Op grond van voorgaande oordeelt de kantonrechter dat partijen zijn overeengekomen dat [gedaagde, eiseres in verzet] een financieel stuk zou opstellen voor [eiseres, gedaagde in verzet] ten behoeve van de aanvraag van een uitkering bij de gemeente.
4.9.
De kantonrechter volgt hetgeen door [gedaagde, eiseres in verzet] aangevoerd dat dit de lat is waarlangs de prestatie van [gedaagde, eiseres in verzet] gelegd en gemeten dient te worden. Nergens blijkt uit dat dit financieel stuk, in de vorm van een jaarrekening, heeft geleid tot afwijzing van de uitkering.

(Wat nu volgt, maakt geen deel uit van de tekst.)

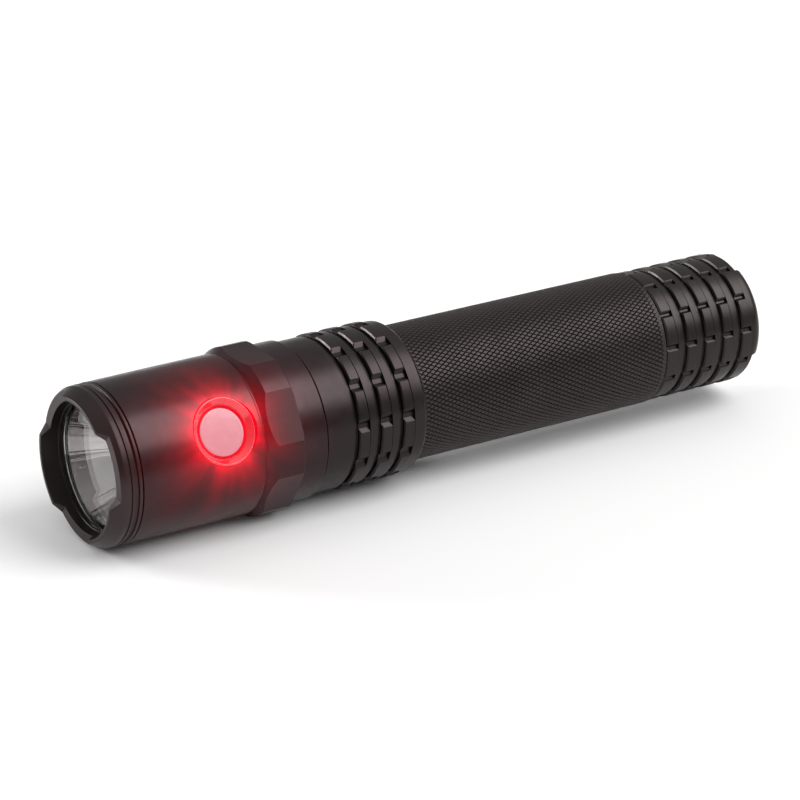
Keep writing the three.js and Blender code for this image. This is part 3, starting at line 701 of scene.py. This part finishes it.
def knurled_sleeve():
    """A closed sleeve covered in diamonds: flat lands between two crossing sets of V grooves."""
    half_rows = 2 * KNURL_PERIODS
    step_s = (TUBE_END - KNURL_FRONT) / half_rows
    step_a = 360 / KNURL_STARTS
    valley = KNURL_R - KNURL_DEPTH
    i, j = np.meshgrid(np.arange(half_rows + 1), np.arange(KNURL_STARTS), indexing="ij")
    lattice = at(KNURL_FRONT + i * step_s, valley, (j + 0.5 * (i % 2)) * step_a).reshape(-1, 3)
    lands, faces = [], []
    start = len(lattice)

    def corner(row, column):
        return row * KNURL_STARTS + column % KNURL_STARTS

    for row in range(1, half_rows):
        shift = row % 2
        for column in range(KNURL_STARTS):
            # The diamond between two neighbouring lattice points of one row.
            middle = (column + 0.5 + 0.5 * shift) * step_a
            s = KNURL_FRONT + row * step_s
            reach = KNURL_LAND * step_s
            spread = KNURL_LAND * step_a / 2
            lands += [(s - reach, middle), (s, middle + spread), (s + reach, middle), (s, middle - spread)]
            front = corner(row - 1, column + shift)
            back = corner(row + 1, column + shift)
            around = [front, corner(row, column + 1), back, corner(row, column)]
            first = start + len(lands) - 4
            faces.append([first, first + 1, first + 2, first + 3])
            for k in range(4):
                m = (k + 1) % 4
                faces.append([first + k, around[k], around[m], first + m])
    for row, inward in ((0, 1), (half_rows, -1)):
        shift = row % 2
        for column in range(KNURL_STARTS):
            tip = corner(row + inward, column + shift)
            faces.append([corner(row, column), corner(row, column + 1), tip])
    lands = np.array(lands)
    crest = at(lands[:, 0], KNURL_R, lands[:, 1])
    inner_angles = np.arange(KNURL_STARTS) * step_a
    inner_front = at(np.full(KNURL_STARTS, KNURL_FRONT), SLEEVE_INNER_R, inner_angles)
    inner_back = at(np.full(KNURL_STARTS, TUBE_END), SLEEVE_INNER_R, inner_angles)
    count = start + len(crest)
    for k in range(KNURL_STARTS):
        m = (k + 1) % KNURL_STARTS
        front, back = count, count + KNURL_STARTS
        faces.append([corner(0, k), corner(0, m), front + m, front + k])
        faces.append([corner(half_rows, k), back + k, back + m, corner(half_rows, m)])
        faces.append([front + k, front + m, back + m, back + k])
    return np.concatenate([lattice, crest, inner_front, inner_back]), faces


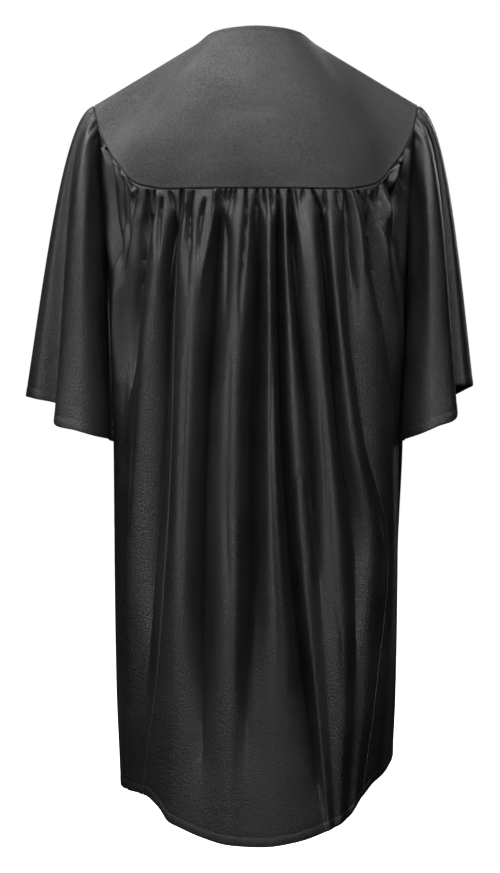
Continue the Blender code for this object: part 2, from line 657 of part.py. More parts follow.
def make_yoke(name, along, satin, shoulder_ends):
    """One piece of the yoke; shoulder_ends says which of its side edges are shoulder seams."""
    points, seam_way = yoke_surface(along)
    normals = grid_normals(points)
    normals[-1] = seam_way
    down = unit(np.gradient(points, axis=0))
    for end in shoulder_ends:
        ridge = np.cross([0.0, 1.0, 0.0], down[:, end])
        normals[:, end] = unit(ridge * np.sign(ridge[:, 2:3]))
    points[-1] -= down[-1] * SEAM_GAP / 2 / np.abs(edge_slant(points, down))
    inner = points - normals * YOKE_WALL
    inward = np.sign(points[0, :, 1].mean()) * np.array([0.0, SEAM_GAP / 2, 0.0])
    for end in shoulder_ends:
        points[:, end] += inward
        inner[:, end] += inward
    rows = [[grid[-1]] + list(grid[-2::-1, ::2]) for grid in (points, inner)]
    cloth(name, rows[0], rows[1], satin, flip=True)


def edge_slant(points, down):
    """Sine of the angle at which the yoke's lines meet its lower edge."""
    way = unit(np.gradient(points[-1], axis=0))
    return np.linalg.norm(np.cross(way, down[-1]), axis=-1, keepdims=True)


def make_yokes(lines, satin):
    """The back yoke and the two front yokes, with the same columns as the body below them."""
    places = body_columns(lines)
    alongs = np.interp(places, np.arange(len(lines)), [line["along"] for line in lines])
    tip = np.linspace(ARMHOLE_TOP, SHOULDER_TIP, YOKE_TIP_COLUMNS + 1)[1:]
    back = alongs[np.abs(alongs) <= ARMHOLE_TOP + ROUNDING]
    make_yoke("yoke_back", np.concatenate([tip[::-1], back, -tip]), satin, (0, -1))
    shift = YOKE_AT_ARMHOLE_FRONT - ARMHOLE_FRONT
    front = alongs[alongs >= ARMHOLE_FRONT - ROUNDING] + shift
    to_tip = np.linspace(YOKE_AT_ARMHOLE_FRONT, SHOULDER_TIP, YOKE_TIP_COLUMNS + 1)[1:]
    make_yoke("yoke_front_left", np.concatenate([front, to_tip]), satin, (-1,))
    front = alongs[alongs <= -ARMHOLE_FRONT + ROUNDING] - shift
    make_yoke("yoke_front_right", np.concatenate([-to_tip[::-1], front]), satin, (0,))


def armhole_ring(cap):
    """Points of the left armhole at distances from the shoulder tip, over the back and round."""
    over_yoke = SHOULDER_TIP - ARMHOLE_TOP
    whole = 2 * over_yoke + ARMHOLE_FRONT - ARMHOLE_TOP
    on_back_yoke = cap < over_yoke
    on_front_yoke = cap > whole - over_yoke
    yoke_turn, yoke_drop = yoke_edge(np.where(on_back_yoke, SHOULDER_TIP - cap, SHOULDER_TIP + whole - cap))
    arm_turn, arm_drop = body_edge(np.clip(cap - over_yoke + ARMHOLE_TOP, ARMHOLE_TOP, ARMHOLE_FRONT))
    beside_yoke = on_back_yoke | on_front_yoke
    return body_form(np.where(beside_yoke, yoke_turn, arm_turn), np.where(beside_yoke, yoke_drop, arm_drop))


def make_sleeve(name, rows, side, satin):
    """A bell sleeve from the armhole to its hem, with the folds that its hem outline names."""
    names = SLEEVE_COLUMN_NAMES.split()[1:]
    shape = {key: np.array([row[index + 1] for row in rows], float) for index, key in enumerate(names)}
    stations = np.arange(len(rows), dtype=float)
    share_of_ring = np.arange(SLEEVE_COLUMNS) / SLEEVE_COLUMNS * stations[-1]
    cap, x, y, drop, swing, sway = (
        round_smooth(stations, shape[key], share_of_ring, key == "cap") for key in names
    )
    hem = np.stack([x, y, -drop], axis=-1)
    top = armhole_ring(cap / 1000) + np.array([SEAM_GAP, 0.0, 0.0])
    under = np.sin(math.pi * share_of_ring / stations[-1])[:, None] ** 2
    length = np.linalg.norm(hem - top, axis=-1, keepdims=True)
    fall = CAP_FALL + (UNDER_FALL - CAP_FALL) * under[:, 0]
    near_top = top + length * np.stack([swing, sway, -fall], axis=-1)
    near_hem = hem + HEM_CURVE * (top - hem) + (1 - under) * np.array(HEM_PUFF)
    share = np.linspace(0, 1, SLEEVE_ROWS)[:, None, None] ** SLEEVE_ROW_GROWTH
    points = (
        (1 - share) ** 3 * top
        + 3 * share * (1 - share) ** 2 * near_top
        + 3 * share**2 * (1 - share) * near_hem
        + share**3 * hem
    )
    wave = np.cos(2 * math.pi * CAP_GATHERS * share_of_ring / stations[-1])
    window = (1 - under[:, 0]) ** 2
    full, lasts, gone = CAP_GATHER_SPAN
    fade = ease(share[:, 0, 0], 0.0, full) * (1 - ease(share[:, 0, 0], lasts, gone))
    normals = grid_normals(points, closed=True)
    points += normals * (CAP_GATHER_HEIGHT * fade[:, None] * wave * window)[..., None]
    normals = grid_normals(points, closed=True)
    centre = top.mean(axis=0)
    normals[0] = unit((top - centre) * np.array([0.0, 1.0, 1.0]))
    inner = points - normals * WALL
    mirror = np.array([side, 1.0, 1.0])
    cloth(name, list(points * mirror), list(inner * mirror), satin, closed=True, flip=side < 0)


def round_smooth(stations, values, where, grows):
    """Values round a closed ring whose last row repeats the first; grows is for a value that only rises."""
    if grows:
        return smooth(stations, values, where)
    padded = np.concatenate([values[-3:-1], values, values[1:3]])
    return catmull(padded, where + 2)


def catmull(values, where):
    """Values on the round curve through evenly spaced points."""
    cell = where.astype(int)
    part = where - cell
    before, here, there, after = (values[cell + step] for step in (-1, 0, 1, 2))
    return 0.5 * (
        2 * here
        + (there - before) * part
        + (2 * before - 5 * here + 4 * there - after) * part**2
        + (3 * here - before - 3 * there + after) * part**3
    )


def front_line(drops):
    """Middle of the front opening at these drops, on the outside of the cloth."""
    lower = -smooth(BODY_FORM["drop"], BODY_FORM["front_depth"], drops)
    yoke_points, _ = yoke_surface(np.array([YOKE_FRONT_EDGE - 0.001, YOKE_FRONT_EDGE]))
    edge = yoke_points[:, -1]
    upper = np.interp(drops, -edge[:, 2], edge[:, 1])
    seam_drop = -edge[-1, 2]
    y = np.where(drops < seam_drop, upper, lower)
    return np.stack([0 * drops, y, -drops], axis=-1)


def make_zip(polyester):
    """The zip's tape behind the two front edges, with its closed chain standing between them."""
    drops = np.linspace(ZIP_TOP, ZIP_BOTTOM, ZIP_STATIONS)
    line = front_line(drops)
    down = unit(np.gradient(line, axis=0))
    outward = np.cross(down, [1.0, 0.0, 0.0])
    face = line - outward * (YOKE_WALL + SEAM_GAP)
    profile = (
        (TAPE_HALF_WIDTH, -TAPE_THICKNESS),
        (TAPE_HALF_WIDTH, 0.0),
        (CHAIN_HALF_WIDTH, 0.0),
        (CHAIN_HALF_WIDTH, CHAIN_HEIGHT),
        (-CHAIN_HALF_WIDTH, CHAIN_HEIGHT),
        (-CHAIN_HALF_WIDTH, 0.0),
        (-TAPE_HALF_WIDTH, 0.0),
        (-TAPE_HALF_WIDTH, -TAPE_THICKNESS),
    )
    rings = []
    for at, out in zip(face, outward):
        rings.append([at + np.array([x, 0, 0]) + out * rise for x, rise in profile])
    count = len(profile)
    points = [point for ring in rings for point in ring]
    faces = []
    for ring in range(ZIP_STATIONS - 1):
        for corner in range(count):
            here = ring * count + corner
            beside = ring * count + (corner + 1) % count
            faces.append((here, beside, beside + count, here + count))
    for first, order in ((0, 1), ((ZIP_STATIONS - 1) * count, -1)):
        faces.append(tuple(first + corner for corner in (0, 1, 2, 5, 6, 7))[::-order])
        faces.append(tuple(first + corner for corner in (2, 3, 4, 5))[::-order])
    mesh = bpy.data.meshes.new("zip_tape")
    mesh.from_pydata([tuple(point) for point in points], [], faces)
    place("zip_tape", mesh, polyester)


def block(size, at):
    """A mesh box of three sizes about a middle."""
    mesh = bmesh.new()
    matrix = Matrix.Translation(at) @ Matrix.Diagonal((*size, 1.0))
    bmesh.ops.create_cube(mesh, size=1, matrix=matrix)
    return mesh


def rod(radius, length, at):
    """A mesh cylinder along X about a middle."""
    mesh = bmesh.new()
    matrix = Matrix.Translation(at) @ Matrix.Rotation(math.radians(90), 4, "Y")
    bmesh.ops.create_cone(
        mesh, cap_ends=True, segments=ROD_SIDES, radius1=radius, radius2=radius, depth=length, matrix=matrix
    )
    return mesh


def joined(name, pieces, cutters, material):
    """One object from the union of the pieces less the cutters."""
    things = []
    for index, piece in enumerate(pieces + cutters):
        mesh = bpy.data.meshes.new(f"{name}_{index}")
        piece.to_mesh(mesh)
        piece.free()
        things.append(place(mesh.name if index else name, mesh, material))
    base = things[0]
    for index, other in enumerate(things[1:], start=1):
        step = base.modifiers.new(other.name, "BOOLEAN")
        step.operation = "UNION" if index < len(pieces) else "DIFFERENCE"
        step.object = other
    bpy.context.view_layer.update()
    result = bpy.data.meshes.new_from_object(base.evaluated_get(bpy.context.evaluated_depsgraph_get()))
    base.modifiers.clear()
    base.data = result
    for other in things[1:]:
        bpy.data.objects.remove(other)
    return base


def make_slider(metal):
    """The zip's slider, with two ears and a pin, and the pull tab that hangs on the pin."""
    at, below = front_line(np.array([SLIDER_DROP, SLIDER_DROP + 0.001]))
    slope = -math.atan2(at[1] - below[1], at[2] - below[2])
    width, thickness, height = SLIDER_SIZE
    lift = CHAIN_HEIGHT - YOKE_WALL + SEAM_GAP / 2
    pin_y = -(lift + thickness + PIN_STANDOFF)
    body = block(SLIDER_SIZE, (0, -lift - thickness / 2, 0))
    ear_y = -(lift + thickness - EAR_SINK + EAR_SIZE[1] / 2)
    ears = [block(EAR_SIZE, (side * EAR_SPREAD, ear_y, 0)) for side in (-1, 1)]
    pin = rod(PIN_RADIUS, 2 * EAR_SPREAD, (0, pin_y, 0))
    slider = joined("zip_slider", [body] + ears + [pin], [], metal)
    slider.location = at
    slider.rotation_euler = (slope, 0, 0)
    eye = rod(PULL_EYE_RADIUS, PULL_EYE_WIDTH, (0, 0, 0))
    neck = block((PULL_EYE_WIDTH, PULL_THICKNESS, PULL_NECK), (0, 0, -PULL_NECK / 2 - PULL_EYE_HOLE))
    plate_height = PULL_LENGTH - PULL_NECK
    plate = block((PULL_WIDTH, PULL_THICKNESS, plate_height), (0, 0, -PULL_NECK - plate_height / 2))
    pull = joined("zip_pull_tab", [eye, neck, plate], [rod(PULL_EYE_HOLE, PULL_WIDTH, (0, 0, 0))], metal)
    pull.location = Vector(at) + Matrix.Rotation(slope, 3, "X") @ Vector((0, pin_y, 0))
    pull.rotation_euler = (slope, 0, 0)


def clear_scene():
    """Removes whatever the scene holds and makes the robe's collection."""
    for thing in list(bpy.data.objects):
        bpy.data.objects.remove(thing, do_unlink=True)
    collection = bpy.data.collections.new("choir_robe")
    bpy.context.scene.collection.children.link(collection)


def principled(name, colour, roughness, metallic=0.0):
    """A Principled material."""
    material = bpy.data.materials.new(name)
    material.use_nodes = True
    shader = material.node_tree.nodes["Principled BSDF"]
    shader.inputs["Base Color"].default_value = (*colour, 1.0)
    shader.inputs["Roughness"].default_value = roughness
    shader.inputs["Metallic"].default_value = metallic
    material.diffuse_color = (*colour, 1.0)
    return material


def main():
    clear_scene()
    satin = principled("black_satin", (0.012, 0.012, 0.013), 0.38)
    tape = principled("black_tape", (0.010, 0.010, 0.010), 0.7)
    metal = principled("black_metal", (0.02, 0.02, 0.02), 0.4, 1.0)
    lines = fold_lines()
    make_body(lines, satin)
    make_yokes(lines, satin)
    for name, rows, side in SLEEVES:
        make_sleeve(name, rows, side, satin)
    make_zip(tape)
    make_slider(metal)


main()
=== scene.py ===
"""Looks of the child's choir robe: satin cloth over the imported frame, sewing, zip, light and camera.

The front faces -Y, the wearer's left is +X. Drop, turn and along mean what they mean in the part's own
source: a distance below the neck, an angle round the body from the back centre, and a distance on the
body's upper edge from the back centre, the last two negative on the wearer's right.
"""

import math

import bmesh
import bpy
import numpy as np
from mathutils import Matrix, Vector


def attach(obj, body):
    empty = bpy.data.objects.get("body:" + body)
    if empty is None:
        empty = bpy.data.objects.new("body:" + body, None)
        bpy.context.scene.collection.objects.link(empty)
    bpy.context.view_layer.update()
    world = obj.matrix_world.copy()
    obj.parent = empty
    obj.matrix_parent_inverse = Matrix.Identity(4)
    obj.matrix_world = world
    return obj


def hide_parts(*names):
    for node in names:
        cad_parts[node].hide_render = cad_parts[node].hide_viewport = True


CLOTH = 0.00045
TURNED = 0.00115  # thickness where an edge is turned in and stitched
COLUMN_STEP = 0.0013
SIDE_STEP = 0.0024
FRONT_STEP = 0.0018
ROW_STEP = 0.0048
TUCK = 0.0016  # how far cloth dips into a seam
TUCK_DEPTH = 0.0011
BODY_HEM = 0.0103
SLEEVE_HEM = 0.0082
NECK_HEM = 0.0062

SQUARENESS = 2.4
ARMHOLE_TOP = 0.214
SHOULDER_TIP = 0.241
ARMHOLE_FRONT = 0.506
YOKE_AT_ARMHOLE_FRONT = 0.268
FRONT_EDGE = 0.676
YOKE_FRONT_EDGE = YOKE_AT_ARMHOLE_FRONT + FRONT_EDGE - ARMHOLE_FRONT
OPENING_TURN = 179.45
UNDERARM_DROP = 0.250
ROUNDING = 1e-6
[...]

De kantonrechter oordeelt dan ook dat [gedaagde, eiseres in verzet] niet tekortgeschoten is in de nakoming van de op haar rustende verbintenis.
4.10.
Nu naar het oordeel van de kantonrechter [gedaagde, eiseres in verzet] op geen enkele wijze is tekortgeschoten in de nakoming van haar verbintenissen, is [gedaagde, eiseres in verzet] vanzelfsprekend niet schadeplichtig jegens [eiseres, gedaagde in verzet] . De vorderingen van [eiseres, gedaagde in verzet] worden dan ook afgewezen.
Proceskosten
4.11.
[eiseres, gedaagde in verzet] zal als de in het ongelijk gestelde partij in de kosten van de verstek- en verzetprocedure worden verwezen. De kosten van het uitbrengen van de verzetdagvaarding zullen echter op grond van het bepaalde in art. 141 Rv voor rekening van [gedaagde, eiseres in verzet] komen, omdat deze kosten een gevolg zijn van het feit dat [gedaagde, eiseres in verzet] in eerste instantie niet is verschenen. De proceskosten van [gedaagde, eiseres in verzet] worden begroot op:
- salaris gemachtigde
678,00
(2 punten × € 339,00)
- nakosten
135,00
(plus de kosten van betekening zoals vermeld in de beslissing)
Totaal
813,00

5.De beslissing

De kantonrechter
5.1.
verklaart het verzet gegrond,
5.2.
vernietigt het door de kantonrechter op 29 mei 2024 onder zaaknummer 11102589 CV EXPL 24-2421 gewezen verstekvonnis,
5.3.
wijst de vorderingen van [eiseres, gedaagde in verzet] af,
5.4.
veroordeelt [eiseres, gedaagde in verzet] in de proceskosten van € 813,00, te betalen binnen veertien dagen na aanschrijving daartoe, te vermeerderen met de kosten van betekening als [eiseres, gedaagde in verzet] niet tijdig aan de veroordelingen voldoet en het vonnis daarna wordt betekend,
5.5.
verklaart dit vonnis uitvoerbaar bij voorraad.
Dit vonnis is gewezen door mr. A.P.A. Bisscheroux en in het openbaar uitgesproken op 23 april 2025.